MANIFESTASI KEKUDUSAN (5)

Apabila kamu sudah masuk ke negeri itu dan menanam bermacam-macam pohon buah-buahan, janganlah kamu memetik buahnya selama tiga tahun dan jangan memakannya. Tetapi pada tahun yang keempat haruslah segala buahnya menjadi persembahan kudus sebagai puji-pujian bagi TUHAN. Barulah pada tahun yang kelima kamu boleh memakan buahnya, supaya hasilnya ditambah bagimu; Akulah TUHAN, Allahmu. – Imamat 19:23-25

Kekudusan dalam lingkup aturan yang Tuhan Allah berikan ini ternyata luas dan holistik. Lazimnya kita mengartikan kekudusan dengan hal-hal rohani / spiritual yaitu yang berkenaan dengan relasi dengan Allah, perilaku keagamaan, di samping perilaku moral pribadi dan dalam hubungan sosial. Kini lingkup penghayatan kita tentang kekudusan direntang-luaskan ke soal pertanian, perkebunan, pengelolaan tanah – ringkas kata ini menyangkut aspek ekologis. Dan, dalam peraturan ini Tuhan menggabungkan kekudusan spiritual, moral dan ekologis. Bagaimana?

Peraturan ini diberikan Tuhan sebagai antisipasi keadaan sesudah mereka nanti menduduki tanah Kanaan, tanah Perjanjian. Dapat dibayangkan begitu mereka memasuki Kanaan pasti ada perasaan darurat ingin segera menjadi mapan, memiliki tempat tinggal, memiliki sumber penopang kehidupan. Maka dorongan untuk segera memanfaatkan tanah kosong untuk ditanami gandum dan tanaman / pepohonan yang bisa menghasilkan buah untuk disantap jelas merupakan kuat pada orang Israel yang baru memasuki tanah Kanaan. Tetapi tanah itu bagaikan orang yang baru lahir perlu disunat dulu, ditahirkan. Terutama karena perilaku bangsa-bangsa yang tidak mengenal Tuhan sebelumnya telah tercemar oleh penyembahan berhala dan pengelolaan tanah secara salah. Maka Tuhan mengatur agar selama tiga tahun pertama buah-buah hasil tanaman mereka di tanah tersebut tidak dipetik dan tidak dimakan. Bahkan hasil tanaman di tahun keempat harus diperlakukan sebagai buah sulung yang bukan untuk dimakan sendiri melainkan untuk dipersembahkan untuk Tuhan sumber mereka mendapatkan tanah perjanjian itu.

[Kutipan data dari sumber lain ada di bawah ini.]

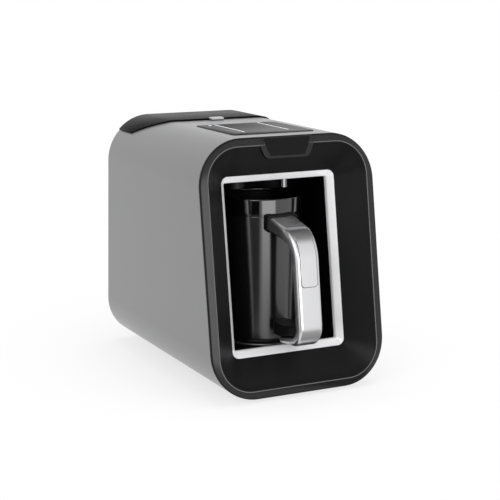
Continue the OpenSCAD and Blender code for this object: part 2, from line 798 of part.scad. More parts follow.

Semua peraturan ini bertujuan untuk mendidik umat Tuhan bahwa mereka mengakui Tuhan sebagai sumber kehidupan, menundukkan kebutuhan sendiri ke bawah keyakinan akan pemeliharaan Tuhan, dan tanah tidak “diperah” oleh kerakusan manusia tetapi mengizinkannya berproses secara alami sesuai providensia Allah atas semua ciptaan-Nya. Kekudusan bukan hanya meliputi aspek kerohanian, kerohanian yang benar bersifat komprehensif dan holistik. Sayangnya bahkan dalam merancang gedung gereja pun sudah tercermin betapa miskinnya teologi Kristen masa kini, tidak memperlihatkan keindahan ciptaan alami dan kepedulian ekologis pun hampir tidak pernah dikhotbahkan. Semoga gereja boleh menjadi ibadah yang semarak seperti dilukiskan dalam visi Wahyu 4 dan 5 – mensyukuri karya ajaib penciptaan dan kemenangan ajaib Anak Domba Allah.

DOA: Oh Tuhan, terima kasih untuk kuasa dan kebaikan pemeliharaan-Mu dalam alam ciptaan-Mu. Mohon Roh-Mu menanamkan kesadaran akan kepemilikan-Mu atas segenap alam dan sumber-sumber di dalamnya supaya kami boleh menjadi penatalayan atas alam yang serasi kekudusan-Mu. Amin.